WHAT TO DO ▸ Find the word "joints" in the material below and gather every line that contains it.

%%

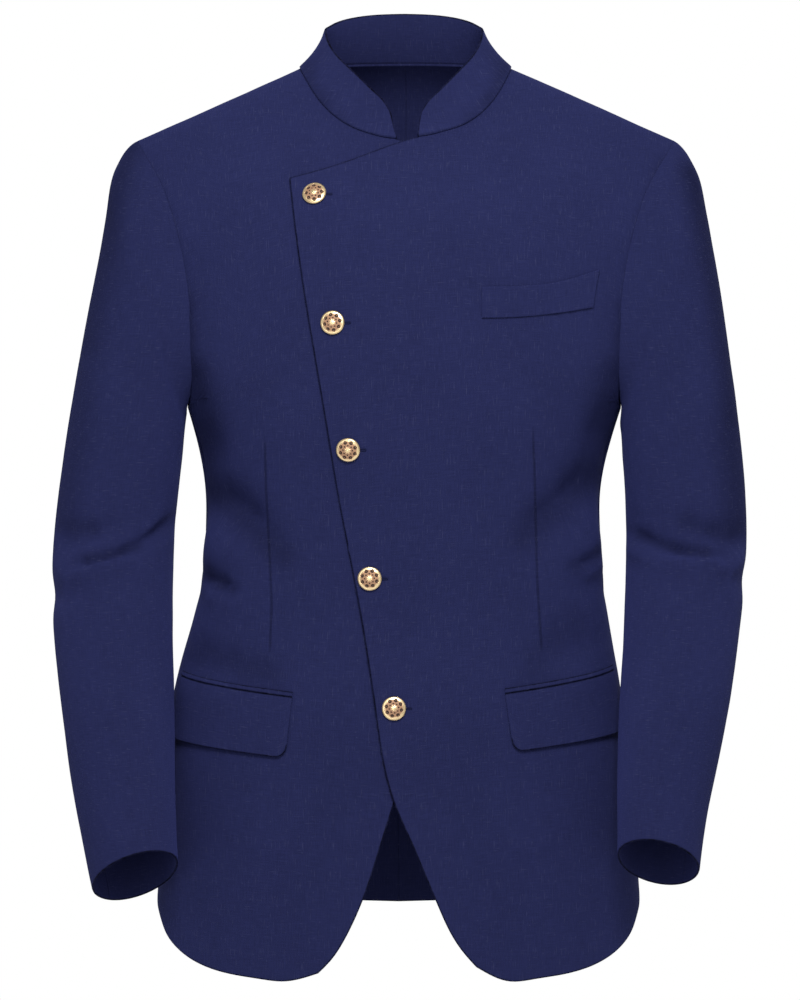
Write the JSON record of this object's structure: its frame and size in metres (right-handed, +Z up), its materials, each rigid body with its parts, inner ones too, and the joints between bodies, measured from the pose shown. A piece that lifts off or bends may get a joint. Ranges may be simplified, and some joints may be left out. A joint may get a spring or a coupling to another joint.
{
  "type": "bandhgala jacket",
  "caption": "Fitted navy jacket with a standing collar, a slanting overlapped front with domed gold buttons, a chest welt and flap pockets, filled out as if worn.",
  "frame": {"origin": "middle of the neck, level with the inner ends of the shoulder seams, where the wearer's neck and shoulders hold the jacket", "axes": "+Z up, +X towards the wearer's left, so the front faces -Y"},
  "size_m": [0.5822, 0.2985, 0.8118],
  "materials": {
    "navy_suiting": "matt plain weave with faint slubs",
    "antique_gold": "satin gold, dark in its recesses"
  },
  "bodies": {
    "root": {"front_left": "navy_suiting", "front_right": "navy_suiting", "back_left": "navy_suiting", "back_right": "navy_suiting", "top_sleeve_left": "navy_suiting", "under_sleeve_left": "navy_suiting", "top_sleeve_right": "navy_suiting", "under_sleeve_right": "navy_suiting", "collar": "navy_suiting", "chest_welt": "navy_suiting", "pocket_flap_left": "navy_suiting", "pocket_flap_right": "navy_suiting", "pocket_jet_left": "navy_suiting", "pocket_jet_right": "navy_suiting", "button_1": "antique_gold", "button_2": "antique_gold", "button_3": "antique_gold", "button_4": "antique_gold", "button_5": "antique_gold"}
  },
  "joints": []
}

%%
%%

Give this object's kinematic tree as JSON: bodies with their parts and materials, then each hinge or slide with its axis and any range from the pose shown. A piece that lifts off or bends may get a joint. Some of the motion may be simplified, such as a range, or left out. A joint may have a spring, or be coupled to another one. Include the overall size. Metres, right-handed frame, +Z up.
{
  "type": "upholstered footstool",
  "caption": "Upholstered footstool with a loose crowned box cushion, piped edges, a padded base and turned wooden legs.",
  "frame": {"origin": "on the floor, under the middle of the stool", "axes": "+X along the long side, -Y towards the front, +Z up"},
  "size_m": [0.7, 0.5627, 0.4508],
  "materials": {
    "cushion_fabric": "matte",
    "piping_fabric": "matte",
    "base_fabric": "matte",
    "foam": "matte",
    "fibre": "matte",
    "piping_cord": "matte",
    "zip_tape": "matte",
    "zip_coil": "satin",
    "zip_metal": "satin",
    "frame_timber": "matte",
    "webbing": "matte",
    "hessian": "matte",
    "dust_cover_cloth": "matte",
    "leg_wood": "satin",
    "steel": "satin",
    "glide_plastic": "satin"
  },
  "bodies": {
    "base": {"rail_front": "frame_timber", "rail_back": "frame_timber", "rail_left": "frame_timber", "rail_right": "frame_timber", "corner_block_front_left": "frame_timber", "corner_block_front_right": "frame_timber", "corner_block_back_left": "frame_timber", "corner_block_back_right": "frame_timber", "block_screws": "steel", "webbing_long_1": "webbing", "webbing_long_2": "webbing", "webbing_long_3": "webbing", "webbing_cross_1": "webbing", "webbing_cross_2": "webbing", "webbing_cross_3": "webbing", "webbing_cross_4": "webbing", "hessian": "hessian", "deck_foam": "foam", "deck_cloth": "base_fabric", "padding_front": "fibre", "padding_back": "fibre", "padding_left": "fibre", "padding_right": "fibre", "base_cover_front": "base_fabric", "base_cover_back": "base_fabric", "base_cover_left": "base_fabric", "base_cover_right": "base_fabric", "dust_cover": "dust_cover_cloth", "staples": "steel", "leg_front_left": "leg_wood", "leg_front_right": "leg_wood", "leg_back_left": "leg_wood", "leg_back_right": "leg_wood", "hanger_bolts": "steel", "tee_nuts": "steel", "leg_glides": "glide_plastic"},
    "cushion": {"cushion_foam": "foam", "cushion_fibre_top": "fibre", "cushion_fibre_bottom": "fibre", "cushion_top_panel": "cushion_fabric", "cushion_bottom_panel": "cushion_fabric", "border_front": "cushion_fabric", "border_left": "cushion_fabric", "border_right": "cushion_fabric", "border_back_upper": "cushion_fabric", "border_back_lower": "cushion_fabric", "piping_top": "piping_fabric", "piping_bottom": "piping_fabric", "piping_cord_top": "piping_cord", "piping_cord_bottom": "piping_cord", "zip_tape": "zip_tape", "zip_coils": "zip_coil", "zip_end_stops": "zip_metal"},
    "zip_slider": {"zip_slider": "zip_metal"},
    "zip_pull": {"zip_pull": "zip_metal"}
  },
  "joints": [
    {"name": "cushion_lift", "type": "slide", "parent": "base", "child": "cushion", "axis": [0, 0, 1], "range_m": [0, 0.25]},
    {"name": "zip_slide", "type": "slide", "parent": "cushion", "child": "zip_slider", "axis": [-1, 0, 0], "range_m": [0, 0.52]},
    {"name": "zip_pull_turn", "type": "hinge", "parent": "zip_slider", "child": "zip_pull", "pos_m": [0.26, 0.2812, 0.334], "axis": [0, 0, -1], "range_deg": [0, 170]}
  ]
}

%%

RESULT FOR THIS TASK ▸
Write the JSON record of this object's structure: its frame and size in metres (right-handed, +Z up), its materials, each rigid body with its parts, inner ones too, and the joints between bodies, measured from the pose shown. A piece that lifts off or bends may get a joint. Ranges may be simplified, and some joints may be left out. A joint may get a spring or a coupling to another joint.
  "joints": []
  "joints": [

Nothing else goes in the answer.